Stated goal:
Look for the string "this" and copy every line that has it.

Dataset rows:
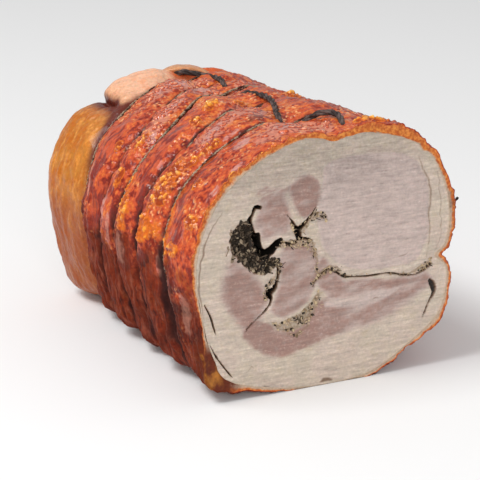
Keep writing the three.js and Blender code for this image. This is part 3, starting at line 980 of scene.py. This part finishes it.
def make_band(band):
    """One band of rind, from the cut face or a loop of twine back to the next loop, as a closed ring."""
    shape = bpy.context.scene.roast_shape
    columns = grid_size(ROLL_GIRTH)
    rows = grid_size(BAND_WIDTH if band else FIRST_BAND_WIDTH)
    angle = np.linspace(0, TURN, columns, endpoint=False)[None]
    t = np.linspace(0, 1, rows)[:, None] + 0 * angle
    angle = angle + 0 * t
    front = np.full_like(angle, FACE_Y) if band == 0 else loop_place(band - 1, angle)
    back = loop_place(band, angle)
    points = base_skin(angle, mix(front, back, t), band_relief(angle, t, band) + notch(angle))
    marks = rind_marks(points, angle, t, band)
    relief, extra = rind_texture(points, t, marks)
    ease = smoothstep(0, 0.03, 1 - t) * (1 if band == 0 else smoothstep(0, 0.03, t))
    outer = points + grid_normals(points, False) * (relief * ease)[..., None]
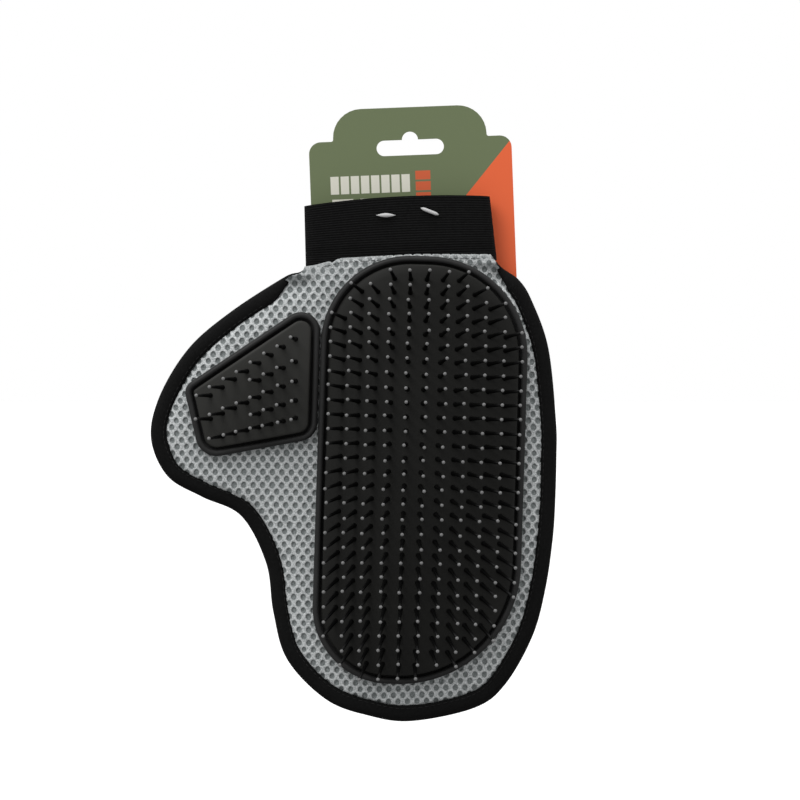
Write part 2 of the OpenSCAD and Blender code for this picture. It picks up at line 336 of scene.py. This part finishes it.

Expected answer:
Keep writing the three.js and Blender code for this image. This is part 3, starting at line 980 of scene.py. This part finishes it.
Write part 2 of the OpenSCAD and Blender code for this picture. It picks up at line 336 of scene.py. This part finishes it.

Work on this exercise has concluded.